**Problem**
Stop after the line with "join(leaf, prism(keeper, KEEPER_Z, PLAN))": repeat exactly every line before it, beginning with the first, and that line itself.

**Dataset records**
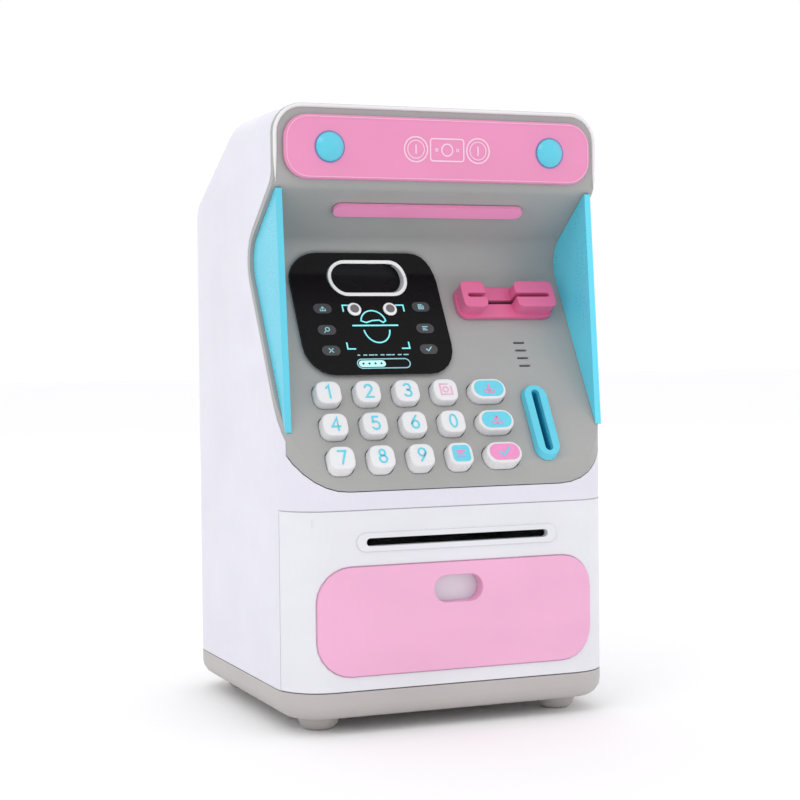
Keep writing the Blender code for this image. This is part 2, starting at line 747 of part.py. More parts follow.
def door():
    """The full-width door: wrapped wall, finger cup, cash slot, hinge arms and the latch's keeper."""
    wall = door_band(0.0, DOOR_T, DOOR_WRAP_D, (DOOR_BOTTOM, DOOR_TOP))
    leaf = add("door", wall, "door_white", hinge_origin())
    join(leaf, prism(pill(CASH_SLOT, CASH_RING_SIZE, 6), (-0.5, 1.5), FACE))
    join(leaf, prism(rounded_rect(PULL, grown(PULL_SIZE, 2.2), 7.2, 5), (1.6, 6.6), FACE))
    for low in (17.6, 74.0):
        join(leaf, prism(hinge_arm(), (low, low + 4.6), PLAN))
    keeper = rectangle((LATCH[0] - 6, LATCH[0] + 6), (1.6, LATCH[1] + 4.6))
    join(leaf, prism(keeper, KEEPER_Z, PLAN))

    pocket = tool(door_band(-2.0, 1.2, DOOR_WRAP_D, (0.0, 90.0)))
    boolean(pocket, tool(prism(plate_outline(GAP), (-PAST, PAST), FACE)), "INTERSECT")
    boolean(leaf, pocket, "DIFFERENCE")
    cut(
        leaf,
        prism(rounded_rect(PULL, grown(PULL_SIZE, 0.9), 6.0, 5), (-1, 5.0), FACE),
        prism(pill(CASH_SLOT, CASH_SLOT_SIZE, 4), (-5, PAST), FACE),
        rod(PIN_R + RUNNING, (10, 90), moved(PLAN, *HINGE)),
        prism(square(LATCH, BOLT_HALF + GAP), (KEEPER_Z[0] - 3, KEEPER_Z[1] + 3), PLAN),
    )
    cut(leaf, hinge_relief())


def hinge_origin():
    """The middle of the door's pin."""
    return (HINGE[0], DOOR_FACE_Y + HINGE[1], (DOOR_BOTTOM + DOOR_TOP) / 2)


def hinge_arm():
    """A gooseneck, seen from above: from the door's back, past the body's edge, to the pin."""
    x, d = HINGE
    inner = x - 13.1
    bar = inner + WALL
    lug = arc((x, d), HINGE_LUG_R, -90, 90, 8)
    return [(inner, 1.6), (bar, 1.6), (bar, d - HINGE_LUG_R)] + lug + [(inner, d + HINGE_LUG_R)]


def hinge_relief():
    """Clears the wrapped end of the door, beside its arms, where it swings past the shell's edge."""
    radius = (Vector((HALF, DOOR_WRAP_D + GAP)) - Vector(HINGE)).length + RUNNING
    lug_side = HINGE[0] + HINGE_LUG_R + GAP
    lug_front = HINGE[1] - HINGE_LUG_R - GAP
    outline = arc(HINGE, radius, -90, 72, 18) + [(lug_side, lug_front), (HINGE[0], lug_front)]
    return prism(outline, (0, 90), PLAN)


def plate_outline(grow=0.0):
    """The pink plate seen from the front."""
    return rounded_rect(PLATE, grown(PLATE_SIZE, grow), PLATE_R + grow, 6)


def door_plate():
    """The pink plate that lies in the door's pocket, with the lining of the finger pull."""
    plate = add("door_plate", door_band(-0.7, 0.9, DOOR_WRAP_D, (0.0, 90.0)), "panel_pink")
    boolean(plate, tool(prism(plate_outline(), (-PAST, PAST), FACE)), "INTERSECT")
    join(plate, prism(rounded_rect(PULL, grown(PULL_SIZE, 0.6), 5.7, 5), (0.2, 4.7), FACE))
    cut(plate, prism(rounded_rect(PULL, grown(PULL_SIZE, -0.4), 4.9, 5), (-3, 8), FACE))


def hinge_rod():
    """The steel pin through the tray, the door's two arms and the deck."""
    add("hinge_rod", rod(PIN_R, (11.3, 84.6), moved(PLAN, *HINGE)), "steel")


def latch():
    """The bolt, drawn up clear of the door's keeper, in its solenoid on the deck."""
    x, d = LATCH
    bolt = prism(square(LATCH, BOLT_HALF), BOLT_Z, PLAN)
    add("latch_bolt", bolt, "steel", (x, DOOR_FACE_Y + d, sum(BOLT_Z) / 2))
    coil = add("latch_solenoid", prism(square(LATCH, 6.5), (DECK_Z[1] + GAP, 104.0), PLAN), "steel")
    cut(coil, prism(square(LATCH, BOLT_HALF + 0.4), (80.0, BOLT_Z[1] + 1), PLAN))


# ---------------------------------------------------------------- works behind the fascia

def keypad_layers():
    """The membrane under the keys and the board behind it."""
    membrane = rounded_rect((-12.6, 16.0), (79.0, 39.6), 2.0, 3)
    add("keypad_membrane", prism(membrane, (-7.4, -6.3), SLOPE), "key_white")
    board = rectangle((-52.1, 26.9), (-3.0, 35.8))
    add("keypad_board", prism(board, (-9.3, -7.7), SLOPE), "board_green")


def speaker():
    """The small loudspeaker behind the slits."""
    profile = [(0, -2.8), (9.6, -2.8), (9.6, -5.0), (5.5, -8.6), (0, -8.6)]
    add("speaker", turned(profile, moved(SLOPE, *SPEAKER)), "steel")


def battery_works():
    """The battery box, three cells, and the cover held on the back by one screw."""
    x, z = BATTERY
    box_size = (56.0, 50.0)
    shape = prism(rounded_rect(BATTERY, box_size, 1.0, 1), (105.0, 125.2), FACE)
    box = add("battery_box", shape, "tray_grey")
    cut(box, prism(rounded_rect(BATTERY, grown(box_size, -1.5), 0.5, 1), (106.6, 130.0), FACE))

    cell = [(0, 25.2), (2.7, 25.2), (2.7, 24.2), (7.1, 24.2), (7.1, -25.2), (0, -25.2)]
    for i, way in enumerate((1, -1, 1)):
        place = frame((x, 115.0, z + (i - 1) * 15.4), (0, way, 0), (0, 0, 1), (way, 0, 0))
        add(f"battery_{i + 1}", turned(cell, place, 24), "battery_jacket")

    shape = prism(rounded_rect(BATTERY, COVER_SIZE, 5.0, 4), (125.8, DEPTH + 0.6), FACE)
    cover = add("battery_cover", shape, "shell_white")
    bevel(cover, 0.5, 1)
    back = frame((x, 0.0, z - COVER_SIZE[1] / 2 + 2.9), (1, 0, 0), (0, 0, -1), (0, 1, 0))
    cut(cover, rod(2.3, (126.9, 135.0), back))
    cut(cover, rod(1.0, (120.0, 130.0), back))
    pin = [(0, 128.3), (2.0, 128.3), (2.0, 127.2), (0.75, 127.2), (0.75, 120.6), (0, 120.6)]
    add("battery_cover_screw", turned(pin, back, 20), "steel")


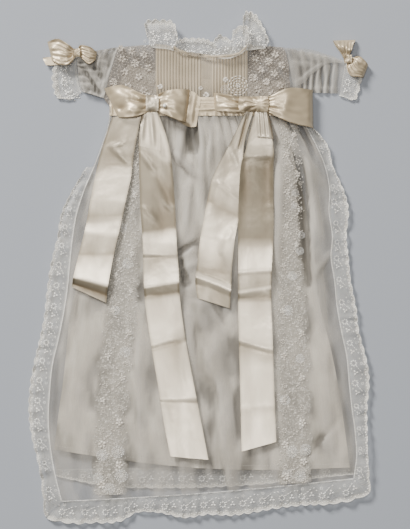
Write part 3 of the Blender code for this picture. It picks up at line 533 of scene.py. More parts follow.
def raise_ground(x, y, z):
    """What is laid becomes ground for what follows. Its grid is first made finer than the cells, so that it
    fills each cell that it covers."""
    for _ in range(2):
        step = np.hypot(np.diff(x, axis=0), np.diff(y, axis=0)).max()
        times = math.ceil(step / (0.7 * CELL))
        x, y, z = (finer(rows, times).T for rows in (x, y, z))
    column = np.clip(np.rint((x + MAP_HALF_WIDTH) / CELL), 0, ground.shape[1] - 1).astype(int)
    row = np.clip(np.rint((y + MAP_HALF_LENGTH) / CELL), 0, ground.shape[0] - 1).astype(int)
    np.maximum.at(ground, (row, column), z)


def top_of(node, x, y):
    """Height of a solid's upper side over each place, or at its nearest edge."""
    mesh = frame["nodes"][node].data
    faces = [face.vertices for face in mesh.polygons]
    tree = BVHTree.FromPolygons([point.co for point in mesh.vertices], faces)
    heights = np.empty(x.size)
    for index, (px, py) in enumerate(zip(x.ravel() * MM, y.ravel() * MM)):
        hit = tree.ray_cast((px, py, 1.0), (0, 0, -1))[0]
        if hit is None:
            hit = tree.find_nearest((px, py, 0.05))[0]
        heights[index] = hit.z
    return heights.reshape(x.shape) / MM


def soften(z, cells):
    """Blurs a grid of heights by so many points, first from row to row and then from column to column."""
    for spread_by in cells:
        reach = math.ceil(2.5 * spread_by)
        weights = np.exp(-0.5 * (np.arange(-reach, reach + 1) / spread_by) ** 2)
        weights /= weights.sum()
        padded = np.pad(z, ((reach, reach), (0, 0)), mode="edge")
        z = sum(weight * padded[shift: shift + len(z)] for shift, weight in enumerate(weights)).T
    return z


def creases(name, x, y):
    """Soft ridges and troughs of one piece, which fade at their ends."""
    total = np.zeros_like(x)
    for from_x, from_y, to_x, to_y, height, left_width, right_width in CREASES.get(name, ()):
        length = math.hypot(to_x - from_x, to_y - from_y)
        way_x, way_y = (to_x - from_x) / length, (to_y - from_y) / length
        run = np.clip(((x - from_x) * way_x + (y - from_y) * way_y) / length, 0, 1)
        off = (y - from_y) * way_x - (x - from_x) * way_y
        width = np.where(off > 0, left_width, right_width)
        total += height * np.exp(-(off / width) ** 2) * (4 * run * (1 - run)) ** 0.6
    return total


def unevenly(place, seed):
    """A slow wander between about -1 and 1, for gathers and folds that are never quite alike."""
    return (
        0.5 * np.sin(7.1 * place + 1.7 * seed) + 0.3 * np.sin(17.3 * place + 2.9 * seed)
        + 0.2 * np.sin(31.7 * place + 4.3 * seed)
    )


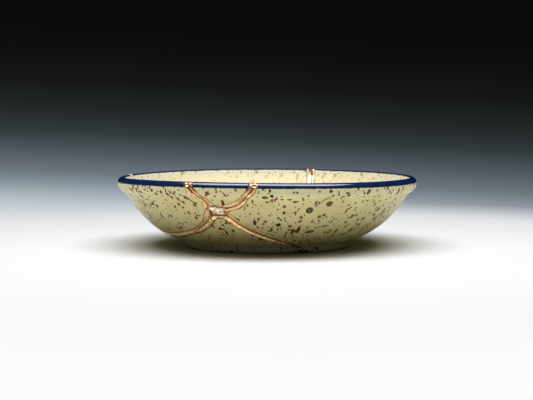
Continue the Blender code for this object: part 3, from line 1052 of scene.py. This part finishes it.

**Expected answer**
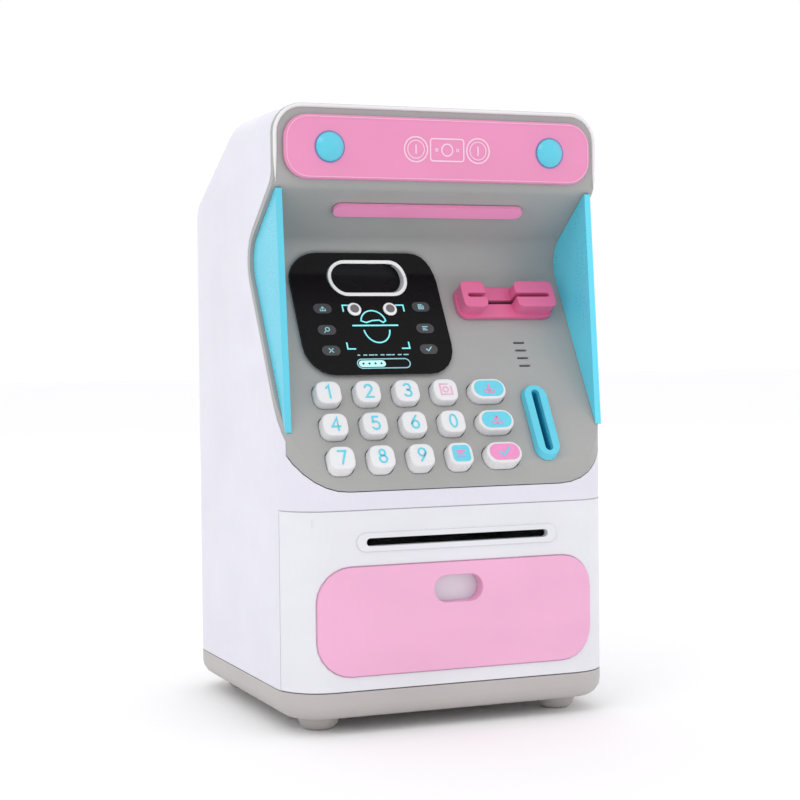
Keep writing the Blender code for this image. This is part 2, starting at line 747 of part.py. More parts follow.
def door():
    """The full-width door: wrapped wall, finger cup, cash slot, hinge arms and the latch's keeper."""
    wall = door_band(0.0, DOOR_T, DOOR_WRAP_D, (DOOR_BOTTOM, DOOR_TOP))
    leaf = add("door", wall, "door_white", hinge_origin())
    join(leaf, prism(pill(CASH_SLOT, CASH_RING_SIZE, 6), (-0.5, 1.5), FACE))
    join(leaf, prism(rounded_rect(PULL, grown(PULL_SIZE, 2.2), 7.2, 5), (1.6, 6.6), FACE))
    for low in (17.6, 74.0):
        join(leaf, prism(hinge_arm(), (low, low + 4.6), PLAN))
    keeper = rectangle((LATCH[0] - 6, LATCH[0] + 6), (1.6, LATCH[1] + 4.6))
    join(leaf, prism(keeper, KEEPER_Z, PLAN))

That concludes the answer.